De vez em quando me vem aos pensamentos.
Até quando a vida que temos levado tem valido a pena.
Fecham-nos os olhos quando paramos de respirar. O último suspiro indica a chegada da morte. A derradeira vez que vemos os amigos pra nós tem o mesmo valor de quando vivos apertamos suas mãos. A última morada tem endereço fixo no campo santo. Ali não se visita a não ser em dias especiais.
O dia de visitar entes queridos. Depois de suas partidas. Recai no dia de amanhã. Ali compareço. Percorro o campo santo. Oro no túmulo de meus pais. Deposito flores vivais no lugar onde repousam mortos. Nem sei se eles. Suas ossadas brancas. Que talvez tenham sido jogadas num saco preto. Sabem se eu ali estive. Mas sei que tudo aquilo que foi passado junto deles traz-me uma saudade imensa. Daqueles tempos bons que infelizmente não voltam mais.
Enquanto houver vida deveria haver esperança. Em dias melhores; creio eu.
Mas tudo aquilo que tem passado Zezinho Desesperançoso. Descrente de tudo na vida. Uma vida dura se é que se pode ser chamada vida. Pra ele melhor a morte. Isso ele me disse num dia igual aos outros.
Zezinho nasceu numa noite chuvosa.
A casinha modesta onde morava de favor era dependurada num morro num cortiço imundo. Ali imperava a lei do mais forte. Um odor nauseabundo entrava pelas narinas daquela gente sofrida. Era um cheiro de droga misturado a fedentina de merda purinha.
Quando chovia o barranco descia na enxurrada. Na última tempestade acabou por soterrar barracos ceifando muitas vidas preciosas.
Zezinho era tido como um garoto sem defeitos. Prestativo pronto a ajudar aos outros.
Mas a vida que ele levava nada tinha a dever as piores que tenho noticia. Sua mãe postiça era promiscua de verdade. Um dia ela aparecia em companhia de sujeitos nada recomendáveis. Fazia sexo desprotegida. Daí a ver crescer a barriga que desinchava nove meses depois.
Zezinho sempre me dizia: “enquanto houver vida deveria haver esperança”.
Mas naquela madrugada, malograda. Numa noite que choveu a encher baldes. O barraco onde vivia Zezinho foi abaixo na enxurrada. Nada restou dele a não ser um monte de tábuas apodrecidas pela precariedade da construção improvisada.
Naquela noite trágica sucumbiram amigos de nosso amigo Zezinho. Nem se sabem quantos; foram- dezenas.
Enquanto houver vida deveria haver esperança. Não foi bem assim no caso de nosso infeliz amiguinho.
No dia seguinte ao infausto ocorrido fez-se sol. O dia amanheceu ensolarado.

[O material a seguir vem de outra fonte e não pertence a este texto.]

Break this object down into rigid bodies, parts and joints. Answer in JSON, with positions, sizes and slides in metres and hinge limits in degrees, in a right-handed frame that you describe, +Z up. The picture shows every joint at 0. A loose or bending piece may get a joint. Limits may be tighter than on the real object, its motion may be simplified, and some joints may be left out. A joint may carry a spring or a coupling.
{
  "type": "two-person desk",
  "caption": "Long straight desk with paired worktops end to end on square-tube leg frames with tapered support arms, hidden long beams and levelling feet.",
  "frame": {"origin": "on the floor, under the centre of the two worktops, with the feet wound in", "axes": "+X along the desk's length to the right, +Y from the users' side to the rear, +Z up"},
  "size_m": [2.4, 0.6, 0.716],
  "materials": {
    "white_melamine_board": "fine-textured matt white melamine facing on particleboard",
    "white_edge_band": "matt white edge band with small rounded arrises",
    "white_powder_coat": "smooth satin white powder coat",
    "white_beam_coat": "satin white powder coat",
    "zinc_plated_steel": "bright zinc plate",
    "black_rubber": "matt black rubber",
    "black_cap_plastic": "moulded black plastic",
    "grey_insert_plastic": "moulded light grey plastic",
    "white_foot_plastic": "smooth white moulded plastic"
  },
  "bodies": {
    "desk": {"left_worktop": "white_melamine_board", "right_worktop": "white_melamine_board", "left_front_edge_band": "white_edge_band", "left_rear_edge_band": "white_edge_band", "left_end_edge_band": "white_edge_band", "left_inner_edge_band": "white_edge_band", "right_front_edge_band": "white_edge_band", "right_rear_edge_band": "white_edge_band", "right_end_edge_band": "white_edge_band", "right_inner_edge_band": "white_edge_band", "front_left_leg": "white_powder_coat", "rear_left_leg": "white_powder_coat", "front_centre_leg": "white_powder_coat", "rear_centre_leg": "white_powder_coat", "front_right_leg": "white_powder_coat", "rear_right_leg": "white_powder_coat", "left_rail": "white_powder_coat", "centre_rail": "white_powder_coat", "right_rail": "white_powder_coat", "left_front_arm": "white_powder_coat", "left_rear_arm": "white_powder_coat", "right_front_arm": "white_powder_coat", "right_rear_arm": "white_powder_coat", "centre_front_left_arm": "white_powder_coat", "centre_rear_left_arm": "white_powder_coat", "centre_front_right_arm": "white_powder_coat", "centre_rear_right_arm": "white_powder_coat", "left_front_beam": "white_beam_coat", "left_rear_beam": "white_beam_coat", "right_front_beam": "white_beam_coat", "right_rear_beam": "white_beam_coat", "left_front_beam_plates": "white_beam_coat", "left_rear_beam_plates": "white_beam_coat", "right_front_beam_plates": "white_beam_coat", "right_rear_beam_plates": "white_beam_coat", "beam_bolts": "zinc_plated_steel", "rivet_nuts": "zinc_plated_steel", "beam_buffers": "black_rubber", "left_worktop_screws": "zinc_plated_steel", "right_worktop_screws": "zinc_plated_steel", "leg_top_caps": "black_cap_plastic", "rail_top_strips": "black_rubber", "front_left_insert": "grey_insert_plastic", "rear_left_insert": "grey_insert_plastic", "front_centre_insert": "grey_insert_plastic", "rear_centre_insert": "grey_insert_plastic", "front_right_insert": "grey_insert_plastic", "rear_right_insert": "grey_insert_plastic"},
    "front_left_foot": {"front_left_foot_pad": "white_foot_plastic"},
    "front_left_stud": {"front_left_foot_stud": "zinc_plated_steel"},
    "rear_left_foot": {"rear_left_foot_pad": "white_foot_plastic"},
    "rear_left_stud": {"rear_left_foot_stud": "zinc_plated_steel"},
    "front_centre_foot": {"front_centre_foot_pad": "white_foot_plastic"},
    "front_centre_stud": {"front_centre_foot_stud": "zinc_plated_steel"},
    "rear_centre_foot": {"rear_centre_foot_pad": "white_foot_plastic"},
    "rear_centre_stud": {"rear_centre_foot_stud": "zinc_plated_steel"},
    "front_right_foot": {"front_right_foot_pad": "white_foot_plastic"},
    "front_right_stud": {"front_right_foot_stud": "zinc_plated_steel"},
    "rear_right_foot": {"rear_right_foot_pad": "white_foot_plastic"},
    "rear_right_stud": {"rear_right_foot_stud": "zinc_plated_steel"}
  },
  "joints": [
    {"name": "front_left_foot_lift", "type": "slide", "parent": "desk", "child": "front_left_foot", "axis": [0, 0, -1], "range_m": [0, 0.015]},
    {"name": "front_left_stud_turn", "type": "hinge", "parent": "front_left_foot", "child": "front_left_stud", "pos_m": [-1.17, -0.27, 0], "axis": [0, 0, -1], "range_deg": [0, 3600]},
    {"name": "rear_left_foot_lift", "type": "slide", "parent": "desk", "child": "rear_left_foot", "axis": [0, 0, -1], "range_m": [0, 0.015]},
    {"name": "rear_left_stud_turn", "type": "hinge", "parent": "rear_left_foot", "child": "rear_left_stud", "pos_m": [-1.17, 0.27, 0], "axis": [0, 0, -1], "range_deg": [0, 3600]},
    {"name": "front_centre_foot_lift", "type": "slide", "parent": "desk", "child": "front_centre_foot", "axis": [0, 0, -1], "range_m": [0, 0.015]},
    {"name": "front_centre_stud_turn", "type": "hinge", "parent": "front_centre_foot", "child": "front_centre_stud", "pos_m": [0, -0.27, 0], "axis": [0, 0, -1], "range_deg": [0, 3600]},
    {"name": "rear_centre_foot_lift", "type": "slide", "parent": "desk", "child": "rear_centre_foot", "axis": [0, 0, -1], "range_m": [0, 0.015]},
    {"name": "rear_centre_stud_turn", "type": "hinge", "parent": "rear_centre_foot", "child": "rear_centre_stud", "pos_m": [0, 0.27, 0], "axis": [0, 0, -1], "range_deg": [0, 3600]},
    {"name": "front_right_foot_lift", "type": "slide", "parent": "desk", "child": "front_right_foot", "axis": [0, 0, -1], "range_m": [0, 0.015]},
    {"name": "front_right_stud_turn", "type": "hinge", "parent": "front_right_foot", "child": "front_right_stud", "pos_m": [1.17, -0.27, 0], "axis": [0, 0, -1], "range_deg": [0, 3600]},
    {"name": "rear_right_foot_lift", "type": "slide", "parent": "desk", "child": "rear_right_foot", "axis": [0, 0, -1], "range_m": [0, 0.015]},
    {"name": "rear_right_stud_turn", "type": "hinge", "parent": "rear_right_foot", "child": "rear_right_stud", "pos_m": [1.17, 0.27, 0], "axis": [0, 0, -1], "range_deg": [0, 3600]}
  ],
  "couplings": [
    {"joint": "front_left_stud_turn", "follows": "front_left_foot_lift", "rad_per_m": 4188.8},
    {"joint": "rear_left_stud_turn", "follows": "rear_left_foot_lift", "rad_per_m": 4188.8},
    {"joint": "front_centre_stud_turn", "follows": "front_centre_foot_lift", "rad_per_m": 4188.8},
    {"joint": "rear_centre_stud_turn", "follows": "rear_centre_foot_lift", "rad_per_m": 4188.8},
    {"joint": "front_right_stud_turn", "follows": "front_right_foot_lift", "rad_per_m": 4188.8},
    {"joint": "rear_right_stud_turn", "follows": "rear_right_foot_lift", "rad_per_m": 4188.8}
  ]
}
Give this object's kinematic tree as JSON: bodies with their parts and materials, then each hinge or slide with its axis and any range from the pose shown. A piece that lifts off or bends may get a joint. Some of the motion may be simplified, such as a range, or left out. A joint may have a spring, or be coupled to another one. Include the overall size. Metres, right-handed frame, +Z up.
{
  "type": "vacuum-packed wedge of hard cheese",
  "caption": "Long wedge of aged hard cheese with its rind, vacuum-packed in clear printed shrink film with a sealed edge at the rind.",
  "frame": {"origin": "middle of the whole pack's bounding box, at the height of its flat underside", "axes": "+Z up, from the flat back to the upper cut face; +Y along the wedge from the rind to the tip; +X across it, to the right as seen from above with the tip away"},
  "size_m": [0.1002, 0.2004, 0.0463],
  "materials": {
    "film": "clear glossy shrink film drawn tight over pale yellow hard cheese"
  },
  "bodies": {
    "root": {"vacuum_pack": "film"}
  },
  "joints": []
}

Zezinho, à procura de conhecidos naquele monte de escombros. Usando as mãos como pás. Acabou encontrando um amigo chegado. Era ele o único amigo de verdade por quem nutria uma sólida amizade.
Antenorzinho foi encontrado ainda vivo. Respirando debilmente debaixo de um monte de blocos de concreto.
Foi levado ao hospital onde acabou morrendo horas depois.
Até hoje, quando me encontro com Zezinho. E paramos para uma prosa o assunto é sempre o mesmo.
Enquanto houver vida deveria haver esperança. Pena que ela morre quando menos se espera.
No final do caminho deveria haver luz. Mas quase sempre nos encontramos na escuridão.